═════ SUPPLIED RECORDS

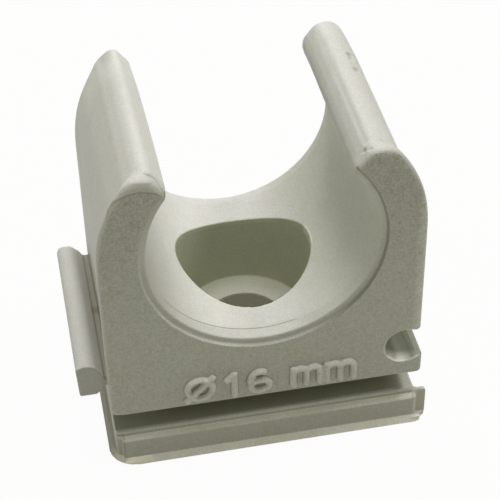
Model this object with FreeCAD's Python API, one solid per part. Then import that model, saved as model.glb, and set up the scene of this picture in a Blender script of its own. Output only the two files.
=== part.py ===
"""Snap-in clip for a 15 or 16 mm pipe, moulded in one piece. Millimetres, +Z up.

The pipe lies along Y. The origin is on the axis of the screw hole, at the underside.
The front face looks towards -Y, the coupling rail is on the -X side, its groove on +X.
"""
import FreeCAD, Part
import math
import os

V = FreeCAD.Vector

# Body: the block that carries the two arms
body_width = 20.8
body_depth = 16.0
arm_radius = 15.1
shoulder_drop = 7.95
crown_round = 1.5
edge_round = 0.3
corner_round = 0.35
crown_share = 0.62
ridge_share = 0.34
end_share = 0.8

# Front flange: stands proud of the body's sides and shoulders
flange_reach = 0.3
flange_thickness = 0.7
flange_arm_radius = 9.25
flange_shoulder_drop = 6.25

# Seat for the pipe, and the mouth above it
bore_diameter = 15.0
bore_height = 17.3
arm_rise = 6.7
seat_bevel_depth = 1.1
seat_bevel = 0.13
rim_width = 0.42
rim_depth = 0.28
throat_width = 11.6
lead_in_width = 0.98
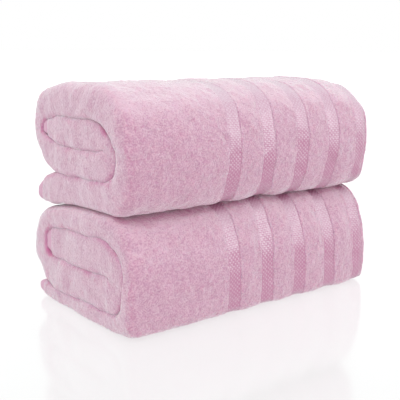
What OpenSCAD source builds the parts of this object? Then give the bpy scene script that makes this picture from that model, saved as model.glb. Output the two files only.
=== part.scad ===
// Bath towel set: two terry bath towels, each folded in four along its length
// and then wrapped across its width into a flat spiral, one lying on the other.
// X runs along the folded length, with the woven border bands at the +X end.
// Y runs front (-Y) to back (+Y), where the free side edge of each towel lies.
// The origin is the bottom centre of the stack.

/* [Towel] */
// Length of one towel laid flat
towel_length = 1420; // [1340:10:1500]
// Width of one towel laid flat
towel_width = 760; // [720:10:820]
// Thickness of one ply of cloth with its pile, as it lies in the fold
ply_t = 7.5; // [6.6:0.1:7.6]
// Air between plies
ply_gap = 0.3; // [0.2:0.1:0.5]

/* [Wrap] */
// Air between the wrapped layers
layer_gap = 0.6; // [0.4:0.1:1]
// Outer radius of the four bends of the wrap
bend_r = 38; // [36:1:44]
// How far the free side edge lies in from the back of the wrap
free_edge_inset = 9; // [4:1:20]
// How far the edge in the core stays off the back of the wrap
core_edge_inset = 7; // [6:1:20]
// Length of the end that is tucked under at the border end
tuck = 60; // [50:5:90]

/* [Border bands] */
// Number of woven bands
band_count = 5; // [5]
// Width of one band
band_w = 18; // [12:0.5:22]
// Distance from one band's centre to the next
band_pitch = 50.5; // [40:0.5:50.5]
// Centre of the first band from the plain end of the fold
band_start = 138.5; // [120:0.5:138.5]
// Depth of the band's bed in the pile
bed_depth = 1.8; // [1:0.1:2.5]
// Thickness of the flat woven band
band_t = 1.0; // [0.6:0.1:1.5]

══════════

(INSTRUCTION): Above are the records; please copy exactly their first line and each line after it through the line containing "Millimetres, +Z up.", and no line after that.

(COMPLETE RESPONSE):
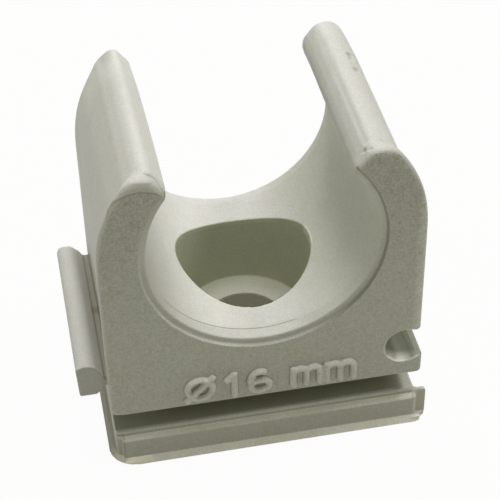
Model this object with FreeCAD's Python API, one solid per part. Then import that model, saved as model.glb, and set up the scene of this picture in a Blender script of its own. Output only the two files.
=== part.py ===
"""Snap-in clip for a 15 or 16 mm pipe, moulded in one piece. Millimetres, +Z up.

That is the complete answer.